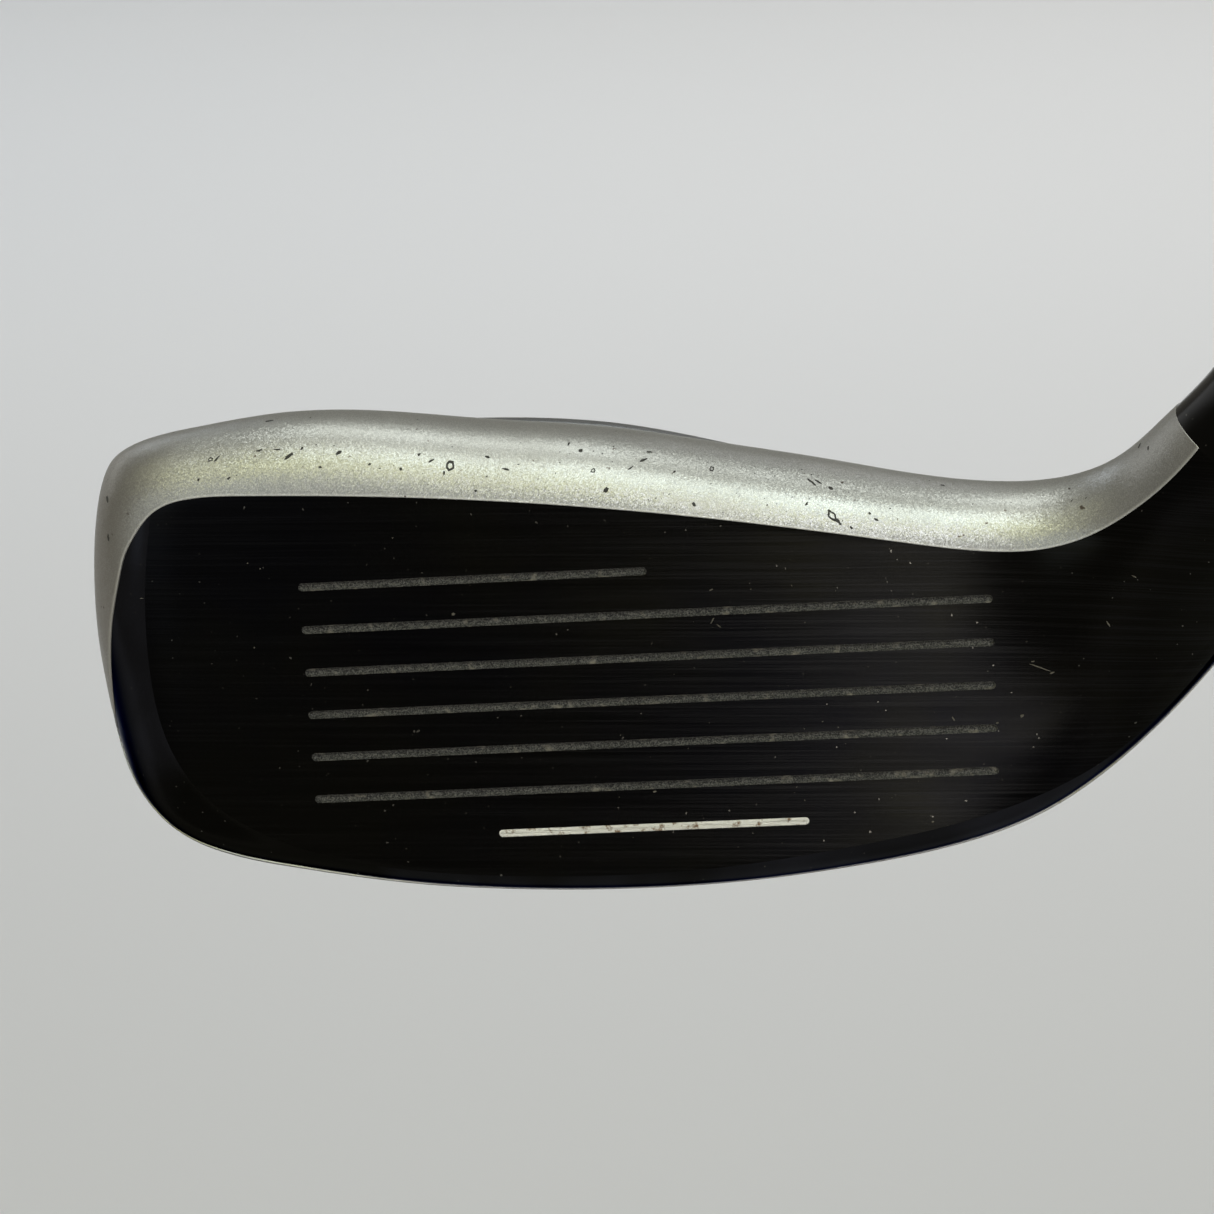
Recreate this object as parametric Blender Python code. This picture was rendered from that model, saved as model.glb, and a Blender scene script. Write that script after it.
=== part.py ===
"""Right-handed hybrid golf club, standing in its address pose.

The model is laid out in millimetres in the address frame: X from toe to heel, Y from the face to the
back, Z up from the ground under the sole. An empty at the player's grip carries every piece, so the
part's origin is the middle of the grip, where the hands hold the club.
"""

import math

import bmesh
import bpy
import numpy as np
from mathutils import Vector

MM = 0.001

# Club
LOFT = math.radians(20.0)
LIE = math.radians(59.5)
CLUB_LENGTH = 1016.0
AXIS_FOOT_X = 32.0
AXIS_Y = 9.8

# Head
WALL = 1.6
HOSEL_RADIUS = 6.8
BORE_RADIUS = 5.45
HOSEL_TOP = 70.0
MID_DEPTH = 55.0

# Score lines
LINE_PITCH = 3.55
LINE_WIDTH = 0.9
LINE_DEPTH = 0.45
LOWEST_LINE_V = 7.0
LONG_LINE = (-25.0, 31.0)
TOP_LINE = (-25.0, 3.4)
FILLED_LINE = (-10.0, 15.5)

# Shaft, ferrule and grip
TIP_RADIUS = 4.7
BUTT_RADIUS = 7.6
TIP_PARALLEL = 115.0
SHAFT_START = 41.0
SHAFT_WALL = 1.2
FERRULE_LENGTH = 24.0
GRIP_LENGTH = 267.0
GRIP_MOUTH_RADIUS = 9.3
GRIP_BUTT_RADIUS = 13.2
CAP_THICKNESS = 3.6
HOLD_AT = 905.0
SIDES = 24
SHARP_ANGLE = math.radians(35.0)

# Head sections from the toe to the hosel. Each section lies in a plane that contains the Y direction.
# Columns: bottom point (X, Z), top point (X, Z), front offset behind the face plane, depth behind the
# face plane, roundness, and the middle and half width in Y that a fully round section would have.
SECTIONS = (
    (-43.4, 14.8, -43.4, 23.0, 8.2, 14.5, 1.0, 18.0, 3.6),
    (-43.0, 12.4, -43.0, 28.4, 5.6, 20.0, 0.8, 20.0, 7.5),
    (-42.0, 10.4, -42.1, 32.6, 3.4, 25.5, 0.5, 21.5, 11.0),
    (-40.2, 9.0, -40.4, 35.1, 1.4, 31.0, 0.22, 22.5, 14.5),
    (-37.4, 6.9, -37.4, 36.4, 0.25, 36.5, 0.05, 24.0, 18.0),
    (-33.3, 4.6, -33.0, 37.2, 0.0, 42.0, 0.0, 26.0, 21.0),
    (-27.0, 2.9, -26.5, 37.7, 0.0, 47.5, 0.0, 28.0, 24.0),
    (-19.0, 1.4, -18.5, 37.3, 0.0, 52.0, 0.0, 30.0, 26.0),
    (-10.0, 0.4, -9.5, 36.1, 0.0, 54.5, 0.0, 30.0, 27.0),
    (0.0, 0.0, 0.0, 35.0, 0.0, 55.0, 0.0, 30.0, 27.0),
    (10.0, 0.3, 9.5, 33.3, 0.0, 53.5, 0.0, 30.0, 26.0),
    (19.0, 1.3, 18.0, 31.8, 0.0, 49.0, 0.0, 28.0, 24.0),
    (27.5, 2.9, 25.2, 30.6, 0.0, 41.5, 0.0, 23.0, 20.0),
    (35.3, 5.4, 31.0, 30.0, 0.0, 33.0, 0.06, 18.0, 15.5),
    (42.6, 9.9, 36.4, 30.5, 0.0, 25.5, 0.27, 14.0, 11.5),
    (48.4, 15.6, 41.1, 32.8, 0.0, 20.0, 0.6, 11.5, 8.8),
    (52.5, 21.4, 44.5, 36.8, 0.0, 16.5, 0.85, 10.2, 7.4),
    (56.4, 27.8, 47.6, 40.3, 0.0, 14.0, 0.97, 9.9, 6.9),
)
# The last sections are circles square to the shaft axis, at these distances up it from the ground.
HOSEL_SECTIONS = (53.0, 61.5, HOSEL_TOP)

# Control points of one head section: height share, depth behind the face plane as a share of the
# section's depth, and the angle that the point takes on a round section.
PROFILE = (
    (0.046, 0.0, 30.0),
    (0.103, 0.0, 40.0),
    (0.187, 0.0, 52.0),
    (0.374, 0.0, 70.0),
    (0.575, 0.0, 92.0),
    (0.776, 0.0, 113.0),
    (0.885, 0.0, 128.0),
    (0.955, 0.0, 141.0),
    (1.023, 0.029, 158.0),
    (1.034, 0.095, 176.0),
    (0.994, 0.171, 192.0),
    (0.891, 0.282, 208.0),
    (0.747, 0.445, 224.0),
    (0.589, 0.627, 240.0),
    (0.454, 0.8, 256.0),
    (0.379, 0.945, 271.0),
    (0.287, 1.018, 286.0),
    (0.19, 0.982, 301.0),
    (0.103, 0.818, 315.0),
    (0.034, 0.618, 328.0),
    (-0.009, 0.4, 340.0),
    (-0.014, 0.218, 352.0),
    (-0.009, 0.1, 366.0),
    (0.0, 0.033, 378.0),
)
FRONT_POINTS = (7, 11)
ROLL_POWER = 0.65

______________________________

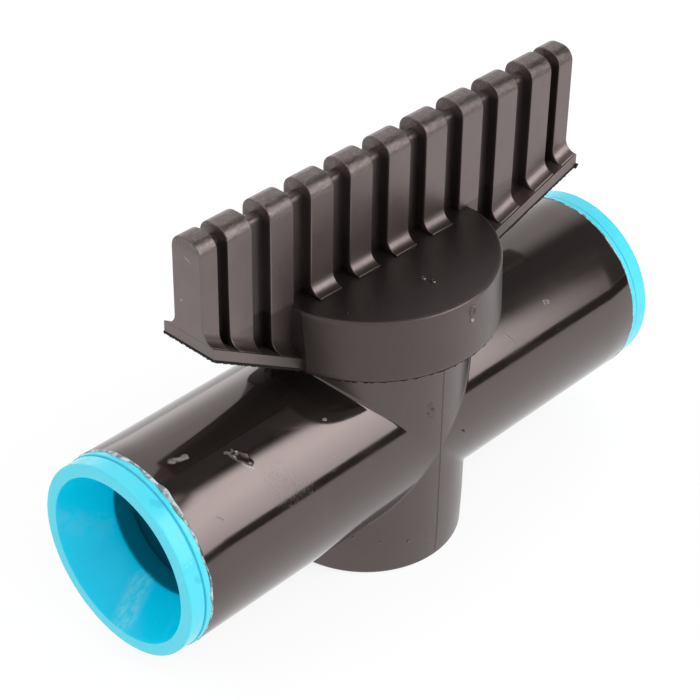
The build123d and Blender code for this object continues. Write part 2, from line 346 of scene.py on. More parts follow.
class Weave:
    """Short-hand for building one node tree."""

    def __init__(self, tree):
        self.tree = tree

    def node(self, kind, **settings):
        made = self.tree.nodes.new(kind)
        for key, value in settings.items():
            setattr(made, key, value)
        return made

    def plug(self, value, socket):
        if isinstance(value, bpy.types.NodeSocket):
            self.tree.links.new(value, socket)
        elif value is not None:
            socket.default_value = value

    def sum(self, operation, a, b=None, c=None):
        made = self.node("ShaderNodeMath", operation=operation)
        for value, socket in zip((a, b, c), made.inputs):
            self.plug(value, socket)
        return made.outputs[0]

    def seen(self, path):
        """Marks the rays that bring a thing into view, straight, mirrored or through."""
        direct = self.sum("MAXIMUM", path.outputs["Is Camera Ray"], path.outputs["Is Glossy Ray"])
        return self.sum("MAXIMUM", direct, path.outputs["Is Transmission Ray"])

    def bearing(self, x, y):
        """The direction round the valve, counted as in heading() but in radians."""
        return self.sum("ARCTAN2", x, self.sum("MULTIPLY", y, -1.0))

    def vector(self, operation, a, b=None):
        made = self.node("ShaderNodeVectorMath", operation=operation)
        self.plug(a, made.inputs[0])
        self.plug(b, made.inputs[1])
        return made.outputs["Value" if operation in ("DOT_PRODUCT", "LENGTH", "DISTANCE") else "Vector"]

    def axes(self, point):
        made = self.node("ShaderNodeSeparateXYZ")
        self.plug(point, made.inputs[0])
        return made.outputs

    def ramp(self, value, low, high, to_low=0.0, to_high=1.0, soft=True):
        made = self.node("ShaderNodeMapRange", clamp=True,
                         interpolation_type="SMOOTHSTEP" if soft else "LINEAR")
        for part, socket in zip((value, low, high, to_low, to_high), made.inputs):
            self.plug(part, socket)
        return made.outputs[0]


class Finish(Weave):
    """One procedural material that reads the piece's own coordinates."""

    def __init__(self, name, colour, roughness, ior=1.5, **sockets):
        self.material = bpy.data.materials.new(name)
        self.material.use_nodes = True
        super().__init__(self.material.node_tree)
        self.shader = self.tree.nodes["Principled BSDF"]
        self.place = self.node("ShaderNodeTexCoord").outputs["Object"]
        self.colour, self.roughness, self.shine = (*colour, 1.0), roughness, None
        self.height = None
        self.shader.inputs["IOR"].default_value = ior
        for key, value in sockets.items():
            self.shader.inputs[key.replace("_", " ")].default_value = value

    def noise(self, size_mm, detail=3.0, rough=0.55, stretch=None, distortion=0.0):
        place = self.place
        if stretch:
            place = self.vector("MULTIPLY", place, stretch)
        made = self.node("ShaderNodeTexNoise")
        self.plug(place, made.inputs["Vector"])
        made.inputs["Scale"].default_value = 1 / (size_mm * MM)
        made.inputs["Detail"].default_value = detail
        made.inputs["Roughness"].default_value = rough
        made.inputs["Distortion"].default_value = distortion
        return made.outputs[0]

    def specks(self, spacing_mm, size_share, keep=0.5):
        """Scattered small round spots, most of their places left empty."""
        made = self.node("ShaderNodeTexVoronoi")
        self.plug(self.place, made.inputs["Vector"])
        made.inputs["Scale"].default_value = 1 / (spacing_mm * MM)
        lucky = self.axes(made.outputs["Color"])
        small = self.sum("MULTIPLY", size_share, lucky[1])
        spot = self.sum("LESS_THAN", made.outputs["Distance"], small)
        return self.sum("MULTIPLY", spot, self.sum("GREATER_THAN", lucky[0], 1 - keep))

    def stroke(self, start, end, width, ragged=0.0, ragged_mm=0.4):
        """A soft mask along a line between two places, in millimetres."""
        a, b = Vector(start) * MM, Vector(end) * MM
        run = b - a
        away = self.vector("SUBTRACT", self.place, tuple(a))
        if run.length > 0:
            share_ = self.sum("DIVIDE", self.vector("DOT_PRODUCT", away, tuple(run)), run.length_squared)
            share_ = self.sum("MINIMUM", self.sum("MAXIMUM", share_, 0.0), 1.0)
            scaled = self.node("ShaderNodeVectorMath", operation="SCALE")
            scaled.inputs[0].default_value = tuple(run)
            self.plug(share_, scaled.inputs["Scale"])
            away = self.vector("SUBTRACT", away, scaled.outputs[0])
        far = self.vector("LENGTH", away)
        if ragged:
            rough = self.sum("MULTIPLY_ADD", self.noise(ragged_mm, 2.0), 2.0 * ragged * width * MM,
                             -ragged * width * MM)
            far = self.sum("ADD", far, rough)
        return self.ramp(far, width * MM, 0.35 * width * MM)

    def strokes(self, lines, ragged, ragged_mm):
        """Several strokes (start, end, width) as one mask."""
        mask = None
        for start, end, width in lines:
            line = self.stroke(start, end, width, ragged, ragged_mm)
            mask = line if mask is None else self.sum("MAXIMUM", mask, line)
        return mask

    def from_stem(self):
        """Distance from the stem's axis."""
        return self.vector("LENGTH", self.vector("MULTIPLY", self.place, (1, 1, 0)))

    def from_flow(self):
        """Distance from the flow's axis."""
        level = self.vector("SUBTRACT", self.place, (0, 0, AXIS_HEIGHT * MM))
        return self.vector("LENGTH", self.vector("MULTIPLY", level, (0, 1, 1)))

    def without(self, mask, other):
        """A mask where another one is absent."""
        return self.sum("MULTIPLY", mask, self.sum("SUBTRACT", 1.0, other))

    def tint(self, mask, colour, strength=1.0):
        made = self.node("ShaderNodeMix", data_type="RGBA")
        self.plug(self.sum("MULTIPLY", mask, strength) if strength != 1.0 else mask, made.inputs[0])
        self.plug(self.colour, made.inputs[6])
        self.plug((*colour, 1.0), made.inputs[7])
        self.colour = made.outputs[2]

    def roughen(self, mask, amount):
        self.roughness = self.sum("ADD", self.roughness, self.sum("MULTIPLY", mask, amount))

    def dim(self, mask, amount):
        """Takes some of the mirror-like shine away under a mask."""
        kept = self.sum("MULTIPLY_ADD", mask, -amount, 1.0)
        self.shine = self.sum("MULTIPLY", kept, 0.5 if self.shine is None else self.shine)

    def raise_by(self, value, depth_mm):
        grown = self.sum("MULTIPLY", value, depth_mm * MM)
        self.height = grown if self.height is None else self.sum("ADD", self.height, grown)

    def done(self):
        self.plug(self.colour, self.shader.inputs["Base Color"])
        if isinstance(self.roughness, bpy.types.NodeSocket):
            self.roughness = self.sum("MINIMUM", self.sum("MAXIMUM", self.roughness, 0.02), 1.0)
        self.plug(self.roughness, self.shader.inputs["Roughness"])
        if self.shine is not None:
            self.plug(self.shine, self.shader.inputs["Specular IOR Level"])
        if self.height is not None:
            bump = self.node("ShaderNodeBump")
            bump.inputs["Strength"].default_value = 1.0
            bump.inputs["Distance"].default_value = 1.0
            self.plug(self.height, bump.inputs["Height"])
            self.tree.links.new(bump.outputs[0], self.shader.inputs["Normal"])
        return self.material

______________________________

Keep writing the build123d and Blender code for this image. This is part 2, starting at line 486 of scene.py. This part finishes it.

______________________________

[Directive] Using the material above, report each line where "Blender" occurs.

[Worked solution]
Recreate this object as parametric Blender Python code. This picture was rendered from that model, saved as model.glb, and a Blender scene script. Write that script after it.
The build123d and Blender code for this object continues. Write part 2, from line 346 of scene.py on. More parts follow.
Keep writing the build123d and Blender code for this image. This is part 2, starting at line 486 of scene.py. This part finishes it.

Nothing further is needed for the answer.